* Request: Scan the records below for the line containing "under its middle" and the line containing "from mathutils import Matrix, Vector". Copy both, plus every line between, exactly.

* Exercise materials:
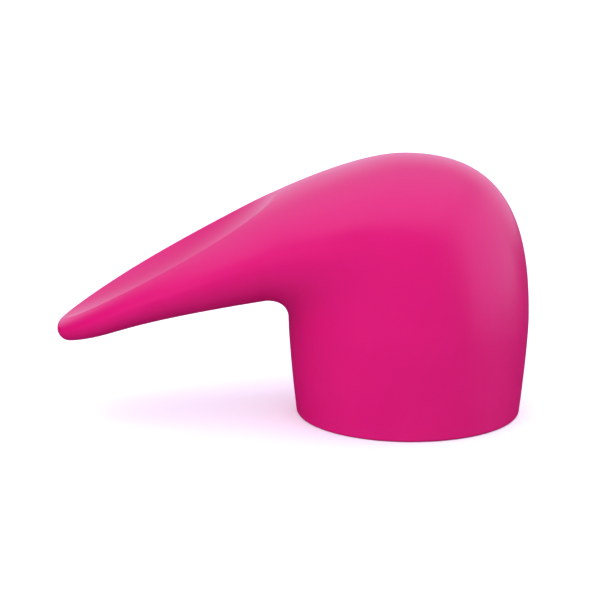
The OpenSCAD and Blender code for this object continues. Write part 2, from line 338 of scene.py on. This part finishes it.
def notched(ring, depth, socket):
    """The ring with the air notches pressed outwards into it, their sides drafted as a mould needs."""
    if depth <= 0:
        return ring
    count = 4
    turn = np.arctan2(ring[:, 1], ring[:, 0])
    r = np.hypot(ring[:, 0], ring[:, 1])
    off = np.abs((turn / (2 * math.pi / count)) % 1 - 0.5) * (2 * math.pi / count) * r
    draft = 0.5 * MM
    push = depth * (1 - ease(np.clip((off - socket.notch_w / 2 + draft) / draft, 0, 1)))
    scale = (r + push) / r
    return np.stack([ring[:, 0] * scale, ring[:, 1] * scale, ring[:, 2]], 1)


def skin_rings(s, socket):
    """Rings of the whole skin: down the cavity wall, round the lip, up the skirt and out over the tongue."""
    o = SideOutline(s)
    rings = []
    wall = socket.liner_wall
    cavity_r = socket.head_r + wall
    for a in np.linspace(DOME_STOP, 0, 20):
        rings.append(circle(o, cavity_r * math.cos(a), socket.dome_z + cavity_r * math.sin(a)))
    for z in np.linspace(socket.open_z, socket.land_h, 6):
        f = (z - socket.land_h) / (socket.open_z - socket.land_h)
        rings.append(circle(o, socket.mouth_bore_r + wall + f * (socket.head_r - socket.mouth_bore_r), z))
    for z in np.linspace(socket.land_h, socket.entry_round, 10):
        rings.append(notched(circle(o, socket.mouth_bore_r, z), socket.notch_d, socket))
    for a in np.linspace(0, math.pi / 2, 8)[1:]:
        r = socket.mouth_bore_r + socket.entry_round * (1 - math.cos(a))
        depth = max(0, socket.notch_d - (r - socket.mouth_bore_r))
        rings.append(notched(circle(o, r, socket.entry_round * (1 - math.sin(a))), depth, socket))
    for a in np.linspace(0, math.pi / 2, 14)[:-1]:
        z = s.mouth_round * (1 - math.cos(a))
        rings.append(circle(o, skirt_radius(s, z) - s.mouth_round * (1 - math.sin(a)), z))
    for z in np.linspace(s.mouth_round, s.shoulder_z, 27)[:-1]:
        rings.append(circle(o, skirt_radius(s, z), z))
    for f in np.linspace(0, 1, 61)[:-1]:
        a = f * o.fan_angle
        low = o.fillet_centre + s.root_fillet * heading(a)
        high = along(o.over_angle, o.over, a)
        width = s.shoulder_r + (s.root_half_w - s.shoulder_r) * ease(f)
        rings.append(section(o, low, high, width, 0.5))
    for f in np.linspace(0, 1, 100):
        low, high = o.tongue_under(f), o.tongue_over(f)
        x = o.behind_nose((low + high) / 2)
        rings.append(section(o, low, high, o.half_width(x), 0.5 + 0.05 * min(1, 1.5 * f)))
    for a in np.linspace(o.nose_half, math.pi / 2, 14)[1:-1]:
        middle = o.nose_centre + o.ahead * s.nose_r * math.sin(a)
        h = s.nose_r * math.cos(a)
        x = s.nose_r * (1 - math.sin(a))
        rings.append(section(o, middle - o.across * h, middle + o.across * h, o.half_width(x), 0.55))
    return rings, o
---
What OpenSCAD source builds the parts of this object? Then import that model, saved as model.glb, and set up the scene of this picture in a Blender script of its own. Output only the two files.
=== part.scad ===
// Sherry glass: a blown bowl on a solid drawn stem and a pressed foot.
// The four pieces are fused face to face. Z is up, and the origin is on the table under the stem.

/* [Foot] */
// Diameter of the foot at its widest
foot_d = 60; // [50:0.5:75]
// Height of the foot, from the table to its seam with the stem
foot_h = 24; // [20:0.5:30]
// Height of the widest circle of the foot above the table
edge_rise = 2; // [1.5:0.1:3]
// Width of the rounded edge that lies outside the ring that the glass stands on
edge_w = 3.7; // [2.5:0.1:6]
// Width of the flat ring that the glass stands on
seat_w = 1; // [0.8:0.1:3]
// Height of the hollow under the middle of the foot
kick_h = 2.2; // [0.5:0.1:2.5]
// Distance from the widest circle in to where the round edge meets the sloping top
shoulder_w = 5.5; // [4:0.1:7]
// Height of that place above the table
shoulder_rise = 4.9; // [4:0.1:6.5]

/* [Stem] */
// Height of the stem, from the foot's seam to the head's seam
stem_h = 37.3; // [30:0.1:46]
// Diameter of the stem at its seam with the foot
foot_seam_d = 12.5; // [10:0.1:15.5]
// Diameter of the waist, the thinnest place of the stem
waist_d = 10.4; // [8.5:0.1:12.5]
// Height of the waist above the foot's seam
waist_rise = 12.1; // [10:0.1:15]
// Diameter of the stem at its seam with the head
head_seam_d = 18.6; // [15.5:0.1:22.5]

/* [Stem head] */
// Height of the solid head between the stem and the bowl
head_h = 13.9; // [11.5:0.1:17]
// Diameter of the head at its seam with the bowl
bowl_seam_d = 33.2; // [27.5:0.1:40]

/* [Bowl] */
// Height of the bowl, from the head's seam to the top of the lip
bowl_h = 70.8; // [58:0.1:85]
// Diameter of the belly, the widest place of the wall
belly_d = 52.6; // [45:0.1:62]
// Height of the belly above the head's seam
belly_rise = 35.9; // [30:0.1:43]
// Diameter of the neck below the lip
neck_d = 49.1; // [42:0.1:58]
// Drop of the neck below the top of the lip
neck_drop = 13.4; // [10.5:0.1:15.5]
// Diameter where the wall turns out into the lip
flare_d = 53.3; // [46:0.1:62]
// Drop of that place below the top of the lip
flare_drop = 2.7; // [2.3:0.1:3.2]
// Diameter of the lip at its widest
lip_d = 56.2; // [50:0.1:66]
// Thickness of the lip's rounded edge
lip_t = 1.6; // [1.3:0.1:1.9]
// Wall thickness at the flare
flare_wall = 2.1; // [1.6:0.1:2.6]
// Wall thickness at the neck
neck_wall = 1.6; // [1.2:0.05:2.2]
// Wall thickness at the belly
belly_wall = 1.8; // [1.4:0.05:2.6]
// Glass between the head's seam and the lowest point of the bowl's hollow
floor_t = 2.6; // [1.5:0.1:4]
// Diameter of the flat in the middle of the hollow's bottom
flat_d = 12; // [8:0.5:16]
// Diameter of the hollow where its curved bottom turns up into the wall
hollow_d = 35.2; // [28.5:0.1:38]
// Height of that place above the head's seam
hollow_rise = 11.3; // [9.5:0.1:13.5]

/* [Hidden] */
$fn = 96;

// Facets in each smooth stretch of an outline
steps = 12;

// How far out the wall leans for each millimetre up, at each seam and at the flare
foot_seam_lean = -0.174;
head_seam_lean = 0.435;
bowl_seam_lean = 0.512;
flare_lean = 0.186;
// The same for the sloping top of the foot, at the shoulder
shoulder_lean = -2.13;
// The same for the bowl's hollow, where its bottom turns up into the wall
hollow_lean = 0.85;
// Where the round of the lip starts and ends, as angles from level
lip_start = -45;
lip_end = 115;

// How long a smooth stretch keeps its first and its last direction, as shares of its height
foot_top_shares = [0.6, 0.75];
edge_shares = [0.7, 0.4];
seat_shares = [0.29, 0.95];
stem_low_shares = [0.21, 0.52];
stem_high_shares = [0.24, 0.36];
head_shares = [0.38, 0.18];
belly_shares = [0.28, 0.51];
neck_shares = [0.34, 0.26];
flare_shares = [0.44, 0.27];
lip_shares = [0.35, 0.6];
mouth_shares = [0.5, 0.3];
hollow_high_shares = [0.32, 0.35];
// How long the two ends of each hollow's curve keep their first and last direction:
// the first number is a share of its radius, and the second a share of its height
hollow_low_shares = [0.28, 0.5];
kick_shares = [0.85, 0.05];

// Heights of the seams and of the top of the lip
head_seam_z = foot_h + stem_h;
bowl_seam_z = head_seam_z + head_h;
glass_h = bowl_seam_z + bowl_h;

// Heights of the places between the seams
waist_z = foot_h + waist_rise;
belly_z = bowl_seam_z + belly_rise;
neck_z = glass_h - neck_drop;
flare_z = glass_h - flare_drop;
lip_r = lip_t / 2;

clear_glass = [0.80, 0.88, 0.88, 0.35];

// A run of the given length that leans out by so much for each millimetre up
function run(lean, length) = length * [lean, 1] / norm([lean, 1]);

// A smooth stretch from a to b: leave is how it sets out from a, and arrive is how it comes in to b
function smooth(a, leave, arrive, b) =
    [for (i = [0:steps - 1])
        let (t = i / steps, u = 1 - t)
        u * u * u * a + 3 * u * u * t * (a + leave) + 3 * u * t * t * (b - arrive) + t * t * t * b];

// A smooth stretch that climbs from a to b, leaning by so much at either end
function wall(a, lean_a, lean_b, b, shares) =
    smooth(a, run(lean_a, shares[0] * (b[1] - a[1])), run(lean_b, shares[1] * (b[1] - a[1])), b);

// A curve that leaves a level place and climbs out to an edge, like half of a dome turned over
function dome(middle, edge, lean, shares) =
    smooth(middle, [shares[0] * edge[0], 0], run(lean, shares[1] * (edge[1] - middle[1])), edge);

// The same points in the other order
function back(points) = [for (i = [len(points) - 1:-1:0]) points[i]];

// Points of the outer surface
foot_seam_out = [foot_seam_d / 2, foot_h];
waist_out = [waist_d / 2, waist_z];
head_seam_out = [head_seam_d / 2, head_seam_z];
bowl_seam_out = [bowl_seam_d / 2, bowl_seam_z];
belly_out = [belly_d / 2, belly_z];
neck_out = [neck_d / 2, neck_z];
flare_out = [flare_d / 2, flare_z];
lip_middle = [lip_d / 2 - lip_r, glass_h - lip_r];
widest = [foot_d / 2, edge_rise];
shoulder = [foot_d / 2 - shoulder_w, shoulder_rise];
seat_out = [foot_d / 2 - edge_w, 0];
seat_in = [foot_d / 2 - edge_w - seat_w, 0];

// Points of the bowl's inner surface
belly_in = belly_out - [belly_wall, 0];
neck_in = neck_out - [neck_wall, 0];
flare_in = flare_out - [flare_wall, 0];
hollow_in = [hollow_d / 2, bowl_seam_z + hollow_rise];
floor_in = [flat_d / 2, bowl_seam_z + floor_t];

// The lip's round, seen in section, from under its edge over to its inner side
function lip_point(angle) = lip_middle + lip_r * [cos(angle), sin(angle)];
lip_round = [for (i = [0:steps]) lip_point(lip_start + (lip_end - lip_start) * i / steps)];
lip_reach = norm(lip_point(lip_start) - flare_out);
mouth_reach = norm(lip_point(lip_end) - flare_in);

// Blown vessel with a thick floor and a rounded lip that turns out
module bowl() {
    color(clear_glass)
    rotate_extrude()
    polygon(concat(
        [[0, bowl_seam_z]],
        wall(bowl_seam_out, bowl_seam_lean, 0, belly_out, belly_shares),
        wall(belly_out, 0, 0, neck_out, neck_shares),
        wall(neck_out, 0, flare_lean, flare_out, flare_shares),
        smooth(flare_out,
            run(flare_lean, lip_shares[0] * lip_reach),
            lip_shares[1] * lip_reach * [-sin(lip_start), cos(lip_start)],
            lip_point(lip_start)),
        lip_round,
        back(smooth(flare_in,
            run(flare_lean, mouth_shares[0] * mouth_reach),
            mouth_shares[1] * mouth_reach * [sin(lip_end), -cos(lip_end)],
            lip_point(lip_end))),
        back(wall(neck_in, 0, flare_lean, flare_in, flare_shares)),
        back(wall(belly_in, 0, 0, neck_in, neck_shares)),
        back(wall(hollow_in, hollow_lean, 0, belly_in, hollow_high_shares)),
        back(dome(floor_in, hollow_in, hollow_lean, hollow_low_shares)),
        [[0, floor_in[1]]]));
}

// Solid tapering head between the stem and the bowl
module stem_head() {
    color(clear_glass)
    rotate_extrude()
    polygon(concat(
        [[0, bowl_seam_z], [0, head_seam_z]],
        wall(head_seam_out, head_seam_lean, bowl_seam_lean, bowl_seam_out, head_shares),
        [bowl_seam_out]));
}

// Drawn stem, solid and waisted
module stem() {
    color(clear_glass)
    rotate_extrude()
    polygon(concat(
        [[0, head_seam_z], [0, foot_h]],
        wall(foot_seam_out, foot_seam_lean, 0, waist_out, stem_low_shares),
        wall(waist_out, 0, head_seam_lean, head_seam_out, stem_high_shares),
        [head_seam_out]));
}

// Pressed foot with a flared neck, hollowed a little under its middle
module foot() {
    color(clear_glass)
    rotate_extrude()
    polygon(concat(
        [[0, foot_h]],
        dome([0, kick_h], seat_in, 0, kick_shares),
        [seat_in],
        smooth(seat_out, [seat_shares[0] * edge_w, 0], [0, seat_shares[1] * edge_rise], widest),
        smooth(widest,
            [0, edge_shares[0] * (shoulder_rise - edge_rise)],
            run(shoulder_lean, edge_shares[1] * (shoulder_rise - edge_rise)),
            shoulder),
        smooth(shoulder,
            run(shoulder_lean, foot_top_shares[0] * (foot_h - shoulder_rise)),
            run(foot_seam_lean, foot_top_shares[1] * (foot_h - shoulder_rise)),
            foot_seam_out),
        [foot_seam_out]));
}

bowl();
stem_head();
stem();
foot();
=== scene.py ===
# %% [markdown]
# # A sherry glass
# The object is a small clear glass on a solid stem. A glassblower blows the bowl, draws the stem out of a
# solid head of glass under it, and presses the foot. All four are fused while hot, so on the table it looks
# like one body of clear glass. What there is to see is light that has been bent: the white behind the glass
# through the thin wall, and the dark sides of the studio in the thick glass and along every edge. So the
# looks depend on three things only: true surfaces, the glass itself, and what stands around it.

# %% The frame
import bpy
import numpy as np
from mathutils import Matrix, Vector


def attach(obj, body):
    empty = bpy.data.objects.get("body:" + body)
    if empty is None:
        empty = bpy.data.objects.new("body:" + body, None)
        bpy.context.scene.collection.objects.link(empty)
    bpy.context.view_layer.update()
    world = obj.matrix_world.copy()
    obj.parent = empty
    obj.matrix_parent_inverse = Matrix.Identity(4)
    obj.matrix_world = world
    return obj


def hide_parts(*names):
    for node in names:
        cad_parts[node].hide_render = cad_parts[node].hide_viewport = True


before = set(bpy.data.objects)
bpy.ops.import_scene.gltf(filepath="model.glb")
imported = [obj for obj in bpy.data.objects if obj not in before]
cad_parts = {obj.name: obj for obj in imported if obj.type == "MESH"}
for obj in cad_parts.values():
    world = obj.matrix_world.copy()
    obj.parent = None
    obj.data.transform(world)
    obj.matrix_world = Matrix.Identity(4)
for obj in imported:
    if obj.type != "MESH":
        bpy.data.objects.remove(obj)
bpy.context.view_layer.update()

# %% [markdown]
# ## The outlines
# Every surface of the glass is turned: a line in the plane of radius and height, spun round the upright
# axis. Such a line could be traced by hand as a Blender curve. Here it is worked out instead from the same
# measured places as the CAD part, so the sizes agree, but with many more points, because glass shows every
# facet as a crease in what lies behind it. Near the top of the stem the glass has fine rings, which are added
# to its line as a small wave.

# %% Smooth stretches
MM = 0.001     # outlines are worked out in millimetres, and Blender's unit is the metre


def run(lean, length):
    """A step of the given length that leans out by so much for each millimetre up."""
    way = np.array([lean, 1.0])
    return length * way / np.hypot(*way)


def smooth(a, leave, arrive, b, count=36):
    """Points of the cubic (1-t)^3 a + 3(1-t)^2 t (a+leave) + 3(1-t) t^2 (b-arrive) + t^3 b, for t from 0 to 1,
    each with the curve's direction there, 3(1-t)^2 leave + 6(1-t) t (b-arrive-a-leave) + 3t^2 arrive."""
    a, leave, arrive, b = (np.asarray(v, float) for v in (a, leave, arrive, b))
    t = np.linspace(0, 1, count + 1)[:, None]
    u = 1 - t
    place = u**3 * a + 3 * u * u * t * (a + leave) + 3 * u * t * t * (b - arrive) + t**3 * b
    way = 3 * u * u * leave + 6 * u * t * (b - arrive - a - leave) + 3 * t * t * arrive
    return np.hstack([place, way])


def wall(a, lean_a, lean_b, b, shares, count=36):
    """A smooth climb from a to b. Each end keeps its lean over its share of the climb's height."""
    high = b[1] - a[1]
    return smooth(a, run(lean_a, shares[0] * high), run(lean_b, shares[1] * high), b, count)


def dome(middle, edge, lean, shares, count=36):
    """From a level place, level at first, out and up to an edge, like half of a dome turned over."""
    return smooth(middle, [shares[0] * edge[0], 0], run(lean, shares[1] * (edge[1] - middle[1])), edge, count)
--
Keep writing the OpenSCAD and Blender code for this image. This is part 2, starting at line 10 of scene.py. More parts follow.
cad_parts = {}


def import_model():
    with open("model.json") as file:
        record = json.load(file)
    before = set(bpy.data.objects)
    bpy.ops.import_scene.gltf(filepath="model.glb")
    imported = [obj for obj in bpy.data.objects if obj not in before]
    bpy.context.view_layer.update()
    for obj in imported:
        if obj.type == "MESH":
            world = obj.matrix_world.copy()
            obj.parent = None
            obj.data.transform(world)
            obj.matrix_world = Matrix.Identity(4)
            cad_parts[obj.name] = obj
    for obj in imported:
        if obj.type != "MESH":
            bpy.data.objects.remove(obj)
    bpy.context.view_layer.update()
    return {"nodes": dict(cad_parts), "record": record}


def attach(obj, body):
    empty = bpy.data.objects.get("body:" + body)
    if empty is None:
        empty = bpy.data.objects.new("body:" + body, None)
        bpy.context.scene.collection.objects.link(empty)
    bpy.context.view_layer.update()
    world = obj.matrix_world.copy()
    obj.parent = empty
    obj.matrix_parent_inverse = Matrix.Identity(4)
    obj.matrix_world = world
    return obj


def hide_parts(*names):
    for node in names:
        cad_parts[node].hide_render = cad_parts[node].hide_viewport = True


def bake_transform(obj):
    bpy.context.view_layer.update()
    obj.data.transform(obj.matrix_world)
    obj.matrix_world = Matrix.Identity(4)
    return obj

* Solved problem:
// Pressed foot with a flared neck, hollowed a little under its middle
module foot() {
    color(clear_glass)
    rotate_extrude()
    polygon(concat(
        [[0, foot_h]],
        dome([0, kick_h], seat_in, 0, kick_shares),
        [seat_in],
        smooth(seat_out, [seat_shares[0] * edge_w, 0], [0, seat_shares[1] * edge_rise], widest),
        smooth(widest,
            [0, edge_shares[0] * (shoulder_rise - edge_rise)],
            run(shoulder_lean, edge_shares[1] * (shoulder_rise - edge_rise)),
            shoulder),
        smooth(shoulder,
            run(shoulder_lean, foot_top_shares[0] * (foot_h - shoulder_rise)),
            run(foot_seam_lean, foot_top_shares[1] * (foot_h - shoulder_rise)),
            foot_seam_out),
        [foot_seam_out]));
}

bowl();
stem_head();
stem();
foot();
=== scene.py ===
# %% [markdown]
# # A sherry glass
# The object is a small clear glass on a solid stem. A glassblower blows the bowl, draws the stem out of a
# solid head of glass under it, and presses the foot. All four are fused while hot, so on the table it looks
# like one body of clear glass. What there is to see is light that has been bent: the white behind the glass
# through the thin wall, and the dark sides of the studio in the thick glass and along every edge. So the
# looks depend on three things only: true surfaces, the glass itself, and what stands around it.

# %% The frame
import bpy
import numpy as np
from mathutils import Matrix, Vector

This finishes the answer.